**TASK OBJECTIVE**
Of the lines listed below, return exactly those that run from the line containing "45), (0, 45)]" through the line containing "points = [vertex.co", both included.

**DATASET EXCERPT**
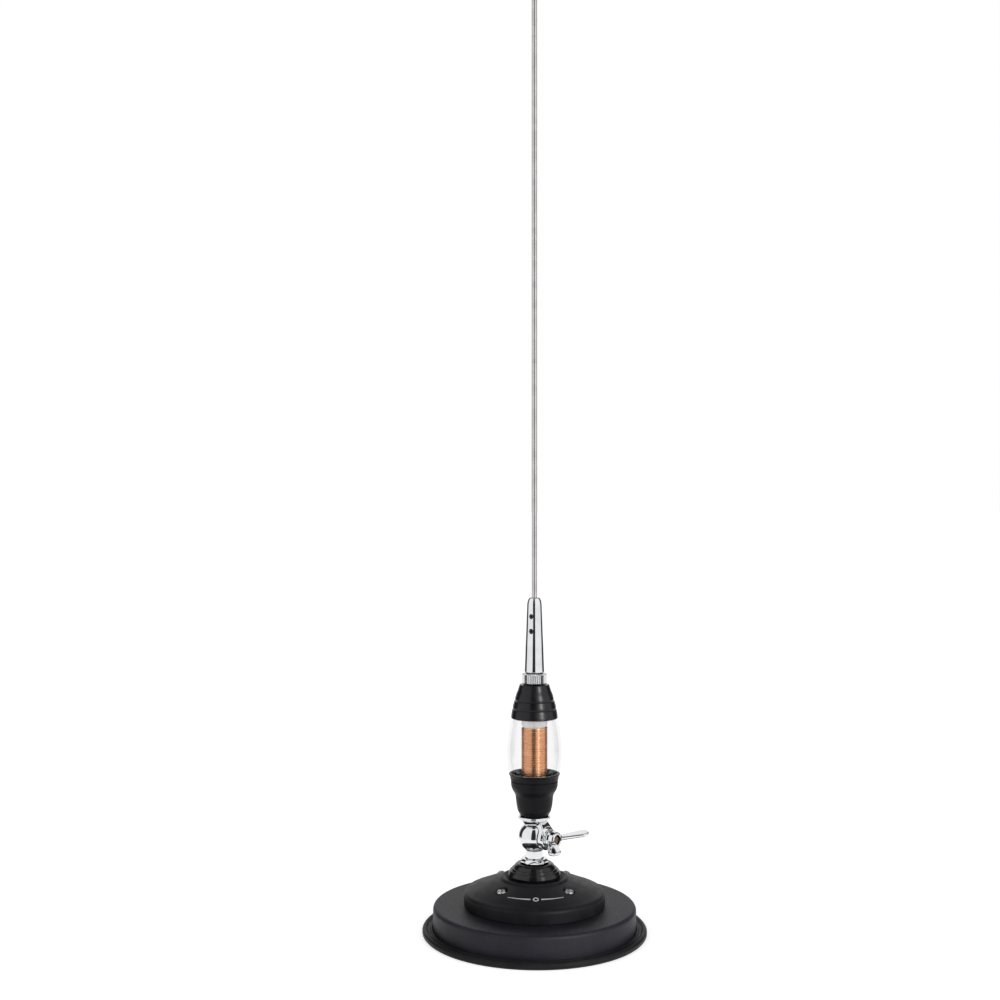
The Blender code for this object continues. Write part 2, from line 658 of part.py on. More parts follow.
def grub_place(height):
    return (
        Matrix.Translation((0, 0, height * MM))
        @ Matrix.Rotation(math.radians(GRUB_HEADING), 4, "Z")
        @ Matrix.Rotation(math.radians(90), 4, "Y")
    )


def whip_holder():
    """The tapered holder: a blind thread below, the whip's bore above and two cross holes."""
    whip_bore = WHIP_RADIUS + GAP
    outline = [(3.3, HOLDER_BOTTOM), (5.9, HOLDER_BOTTOM), (6.4, HOLDER_BOTTOM + 0.6), (4.75, 212.4)]
    outline += [(4.4, 214.4), (3.9, 215.8), (3.3, HOLDER_TOP), (whip_bore, HOLDER_TOP)]
    outline += [(whip_bore, 175.6), (0, 175.6)]
    holder = turned("whip_holder", [(0, 174.6), (3.3, 174.6)] + outline, COARSE, "chrome")
    holes = bmesh.new()
    for height in GRUB_HEIGHTS.values():
        add_turned(holes, box_outline(0, 1.55, 1.2, 9.0), 16, grub_place(height))
    cut(holder, as_object("grub_holes", holes, "chrome"))
    return holder


def grub_screws():
    """Two socket set screws that grip the whip."""
    made = []
    for which, height in GRUB_HEIGHTS.items():
        outline = [(0, 2.3), (0.8, 2.3), (1.25, 2.7), (1.25, 4.5), (1.05, 4.7), (0, 4.7)]
        screw = turned("grub_screw_" + which, outline, 16, "steel", grub_place(height))
        cut(screw, hexagon("socket_" + which, 0.8, 3.5, 6.0, "steel", grub_place(height)))
        made.append(screw)
    return made


def whip_parts():
    rod = [(0, WHIP_BOTTOM), (1.3, WHIP_BOTTOM), (WHIP_RADIUS, WHIP_BOTTOM + 0.6), (WHIP_RADIUS, WHIP_TOP)]
    rod += [(0, WHIP_TOP)]
    tip_radius = 2.7
    centre = (0, WHIP_TOP + GAP + tip_radius)
    tip = [(0, WHIP_TOP + GAP)] + arc(centre, tip_radius, -60, 60, 6) + [(0, centre[1] + tip_radius)]
    return [
        turned("whip_rod", rod, 16, "steel"),
        turned("whip_tip", tip, 16, "chrome"),
    ]


# ---- assembly --------------------------------------------------------------------------------


def body(name, place, parent=None):
    """An empty on a body's joint axis."""
    empty = bpy.data.objects.new(name, None)
    empty.empty_display_size = 10 * MM
    bpy.context.scene.collection.objects.link(empty)
    empty.parent = parent
    empty.matrix_world = place
    bpy.context.view_layer.update()
    return empty


def attach(frame, *pieces):
    """Parents pieces to a body's empty and leaves them where they are."""
    for piece in pieces:
        piece.parent = frame
        piece.matrix_parent_inverse = frame.matrix_world.inverted()


def height(z):
    return Matrix.Translation((0, 0, z * MM))


def build():
    clear_scene()
    base = body("base_frame", height(0))
    plug = body("plug_sleeve_axis", PLUG_FRAME @ height(PLUG_START), base)
    mount = body("mount_swivel_axis", height(CONE_TOP), base)
    washer = body("washer_slide_axis", PIVOT_FRAME @ height(WASHER_FACES[0]), mount)
    wings = body("wing_nut_axis", PIVOT_FRAME @ height(WING_BOSS_FACES[0]), washer)
    coil = body("knuckle_tilt_axis", PIVOT_FRAME, mount)
    ring = body("lock_ring_axis", height(LOCK_RING_FACES[0]), coil)
    holder = body("holder_axis", height(HOLDER_BOTTOM), coil)
    whip = body("whip_slide_axis", height(WHIP_BOTTOM), holder)

    holes = [(0, 10), (1.9, 10), (1.9, SCREW_SEAT), (4.2, SCREW_SEAT), (4.2, 45), (0, 45)]
    screw_holes = at_screws("screw_holes", holes, COARSE)
    attach(base, rubber_boot(), magnet_cup(screw_holes), *magnet_parts(), base_lid(screw_holes))
    attach(base, *lid_screws(), *centre_stud_parts(), cone_boot())
    attach(base, coax_cable(), cable_grommet(), *plug_parts())
    attach(plug, plug_sleeve())
    attach(mount, base_hex_nut(), lower_knuckle(), pivot_bolt())
    attach(washer, clamp_washer())
    attach(wings, wing_nut())
    attach(coil, upper_knuckle(), lower_cup(), clear_bulb(), *bulb_seals(), coil_former())
    attach(coil, copper_coil(), *coil_terminals(), upper_cap(), top_stud())
    attach(ring, lock_ring())
    attach(holder, whip_holder(), *grub_screws())
    attach(whip, *whip_parts())


build()
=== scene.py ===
"""The looks of a mobile whip antenna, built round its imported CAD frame.

Lengths are in millimetres, and MM turns them into metres. Places come from the CAD nodes: span()
measures a node along its own axis, and each outline below is drawn as offsets from that.
"""

import itertools
import json
from math import atan2, cos, hypot, pi, radians, sin, tan, tau

import bmesh
import bpy
import numpy as np
from mathutils import Matrix, Vector


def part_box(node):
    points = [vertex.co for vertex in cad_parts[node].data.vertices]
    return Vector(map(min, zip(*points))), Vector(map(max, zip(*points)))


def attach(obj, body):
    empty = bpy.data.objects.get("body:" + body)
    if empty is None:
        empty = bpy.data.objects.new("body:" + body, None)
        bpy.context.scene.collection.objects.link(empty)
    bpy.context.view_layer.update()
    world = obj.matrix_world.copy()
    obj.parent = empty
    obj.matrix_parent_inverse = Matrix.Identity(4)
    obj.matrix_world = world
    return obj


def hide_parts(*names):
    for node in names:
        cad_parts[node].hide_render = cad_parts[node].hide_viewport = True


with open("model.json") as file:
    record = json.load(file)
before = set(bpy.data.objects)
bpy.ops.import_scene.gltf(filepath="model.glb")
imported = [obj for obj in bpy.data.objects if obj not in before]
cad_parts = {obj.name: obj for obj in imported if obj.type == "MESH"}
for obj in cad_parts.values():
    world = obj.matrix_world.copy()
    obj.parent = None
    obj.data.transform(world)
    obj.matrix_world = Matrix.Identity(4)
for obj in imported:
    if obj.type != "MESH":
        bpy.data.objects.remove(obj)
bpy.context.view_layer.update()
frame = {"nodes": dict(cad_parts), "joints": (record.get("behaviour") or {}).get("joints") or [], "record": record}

MM = 0.001
UPRIGHT = Matrix.Identity(4)
SIDES = 144  # round a turned piece
SMALL_SIDES = 64  # round a small one
FILLET_STEPS = 5
FILLET_SHARE = 0.48  # of a side, at most, that a fillet at one of its ends takes up
SHARP_ANGLE = 32  # degrees between two faces that look like an edge
GAP = 0.3  # between two pieces that meet

RECORD = frame["record"]
BODY_OF = {node: body for body, nodes in RECORD["behaviour"]["bodies"].items() for node in nodes}
JOINTS = {joint["name"]: joint for joint in frame["joints"]}


# ---- places, all from the frame ----


def frame_along(axis, origin):
    """A frame whose local Z runs along axis and whose local X points as nearly up as it can."""
    along = Vector(axis).normalized()
    up = Vector((0, 0, 1)) if abs(along.z) < 0.9 else Vector((1, 0, 0))
    across = (up - along * up.dot(along)).normalized()
    turn = Matrix((across, along.cross(across), along)).transposed().to_4x4()
    return Matrix.Translation(origin) @ turn


def centre(node):
    low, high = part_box(node)
    return (low + high) / 2


def points_of(node, place=UPRIGHT):
    """A CAD node's points in mm, in place's frame."""
    to_place = place.inverted()
    return [(to_place @ vert.co) / MM for vert in frame["nodes"][node].data.vertices]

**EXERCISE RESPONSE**
    holes = [(0, 10), (1.9, 10), (1.9, SCREW_SEAT), (4.2, SCREW_SEAT), (4.2, 45), (0, 45)]
    screw_holes = at_screws("screw_holes", holes, COARSE)
    attach(base, rubber_boot(), magnet_cup(screw_holes), *magnet_parts(), base_lid(screw_holes))
    attach(base, *lid_screws(), *centre_stud_parts(), cone_boot())
    attach(base, coax_cable(), cable_grommet(), *plug_parts())
    attach(plug, plug_sleeve())
    attach(mount, base_hex_nut(), lower_knuckle(), pivot_bolt())
    attach(washer, clamp_washer())
    attach(wings, wing_nut())
    attach(coil, upper_knuckle(), lower_cup(), clear_bulb(), *bulb_seals(), coil_former())
    attach(coil, copper_coil(), *coil_terminals(), upper_cap(), top_stud())
    attach(ring, lock_ring())
    attach(holder, whip_holder(), *grub_screws())
    attach(whip, *whip_parts())


build()
=== scene.py ===
"""The looks of a mobile whip antenna, built round its imported CAD frame.

Lengths are in millimetres, and MM turns them into metres. Places come from the CAD nodes: span()
measures a node along its own axis, and each outline below is drawn as offsets from that.
"""

import itertools
import json
from math import atan2, cos, hypot, pi, radians, sin, tan, tau

import bmesh
import bpy
import numpy as np
from mathutils import Matrix, Vector


def part_box(node):
    points = [vertex.co for vertex in cad_parts[node].data.vertices]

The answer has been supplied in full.